The biggest achievement of the motorized army was providing supplies for the fortress in Verdun. The Germans started the attack on the fortress on February 21, 1916. During 300 days and nights, fatal struggles continued. The defense of the fortress depended on the supply of ammunition, which was delivered by a single-track narrow-gauge railway with a capacity of 800 tons per day. It was not enough to maintain the section, it was necessary to use the trucks.

The French, expecting the attack, created the Commission Regulatrice Automobile (CRA – Motorization Regulation Commission) on February 20, to organize the supply for the fortress. The local narrow road N35 ran parallel to the railway line and it took over the weight of the Verdun supply. In the back of the frontlines, in Bar-le-Duc, the army created a separate transport unit consisting of 3,900 trucks, 300 officers, and 8,500 soldiers. It does not include transport troops of the fortress and the Third Army that defended this section.

Division of tasks into sections

The train transported food, while the trucks transported ammunition and other supplies. The road was available only for cars with supplies and it was 70 km long from Bar-le-Duc to Verdun. It was divided into six sections, and a head was selected for each one of them who responsible for the flow of traffic.

The sections communicated with each other by phone. Special marks were placed along the road – they were different from the ones commonly used so that no one would make a mistake. They were shaped like boxes covered with white cloth with black symbols warning against curves, falls and signaling speed limits. At night they were lit up by candles inside. Usually, convoys were moving at speeds below 15 km/h to reduce the wear of mechanisms. However, during the battle the speed was increased to 25 km/h.

Every tenth truck had a red disc hung on the back. The next one had to keep a distance of 50 m to allow ambulances to get ahead, as well as facilitate the passage from transverse directions at intersections.

Costly maintenance of traffic flow

Stopping was forbidden along the entire road. A broken car was left on the side of the road or was towed for the rest of the journey. The route was patrolled by 30 mobile workshops and 8 tire services that could repair the broken massif on site. If the roadside repair was impossible, the car went to two workshops in the back.

Near Verdun, the French organized three unloading centers, each containing 40 trucks. Traffic has never been stopped due to too slow unloading. From the unloading centers, the supplies were transported to the front line by horse-drawn vehicles and smaller cars.


Efficient transport showed the whole destructive power of the artillery, which, with the supplies of ammunition provided, could turn any terrain into a lunar landscape.

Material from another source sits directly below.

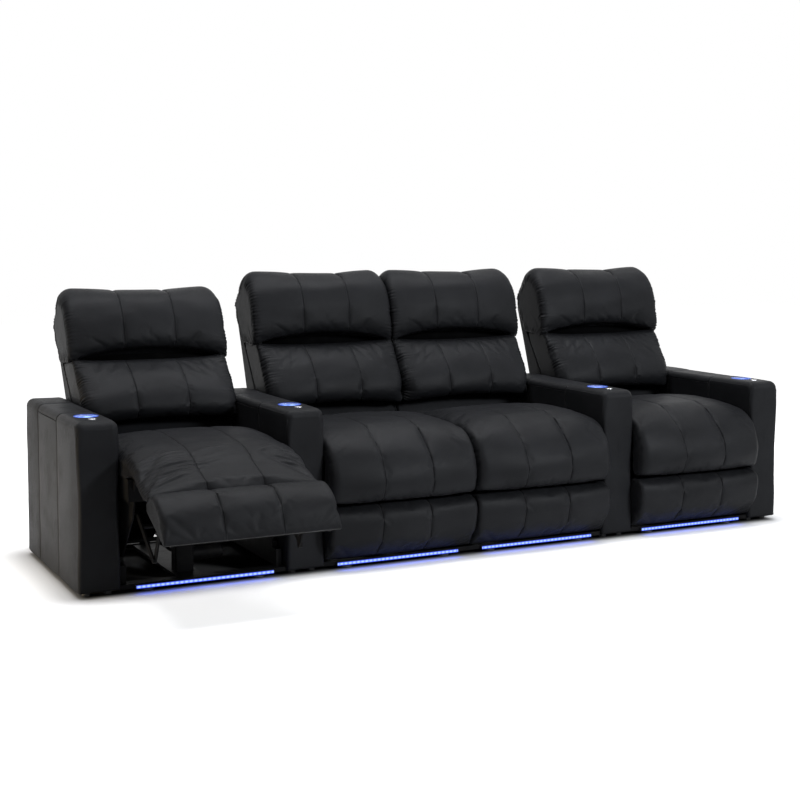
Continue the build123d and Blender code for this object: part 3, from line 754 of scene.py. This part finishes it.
def puffed(form):
    # Cloth on every second row and column of the closed form: pressure swells it between the places that hold
    # it. It is cut a little too large, so that spare leather gathers there. A point's move is at most `cap`
    # millimetres, and the form takes `part` of it. The rows between take cubic means.
    grid = form["grid"]
    rows, columns = grid.shape[:2]
    keep = np.unique(np.r_[np.arange(0, columns, 2), columns - 1])
    coarse = grid[::2][:, keep]
    points, quads, triangles, back = closedFaces(coarse)
    weight = np.zeros(len(points))
    np.maximum.at(weight, back, heldShare(form)[::2][:, keep].ravel())
    piece = newMesh("puffing", points * mm, quads, triangles)
    pins = piece.vertex_groups.new(name="held")
    level = np.round(weight * puffLook["pinLevels"]).astype(int)
    for k in range(1, puffLook["pinLevels"] + 1):
        pins.add(np.where(level == k)[0].tolist(), k / puffLook["pinLevels"], "REPLACE")
    addPuff(piece)
    scene = bpy.context.scene
    for step in range(1, puffLook["frames"] + 1):
        scene.frame_set(step)
    moved = piece.evaluated_get(bpy.context.evaluated_depsgraph_get()).data
    after = np.empty(len(moved.vertices) * 3, np.float32)
    moved.vertices.foreach_get("co", after)
    scene.frame_set(1)
    bpy.data.objects.remove(piece)
    move = after.reshape(-1, 3) * 1000.0 - points
    far = np.linalg.norm(move, axis=1, keepdims=True)
    move *= np.minimum(1.0, puffLook["cap"] / np.maximum(far, 1e-6))
    print("   moved", round(float(far.mean()), 2), "mm on average, cloth points", len(points))
    move = move[back].reshape(coarse.shape)
    move = doubled(np.concatenate([move, move[:1]]), rows)
    if columns % 2 == 0:
        move = np.concatenate([move, move[:, -1:]], axis=1)
    move = doubled(move.transpose(1, 0, 2), columns + 1 - columns % 2).transpose(1, 0, 2)[:, :columns]
    form["grid"] = grid + puffLook["part"] * move
    return form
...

Normal traffic was 1750 trucks a day, one every 25 seconds. During the battle, the frequency increased to one every 14 seconds. Apart from them, 800 ambulances, passenger cars and 200 Parisian buses carrying soldiers and fresh meat were used by the road.

Every day at St. Dizier the railway placed 21 trains with food, 7 with ammunition, 9 with other supplies and 2 with soldiers. Six trains with the wounded left the station.

Maintaining the traffic required 200,000 liters of gasoline, 20,000 liters of engine oil and 2 tons of lubricants every day. Each truck on average traveled 135 km during an 18-hour day. The system was very expensive and not very efficient, in June 1916 it was replaced by the newly built standard gauge railway.

In the next episode of Transport history in Trans.INFO: How professional road transport was born during the war.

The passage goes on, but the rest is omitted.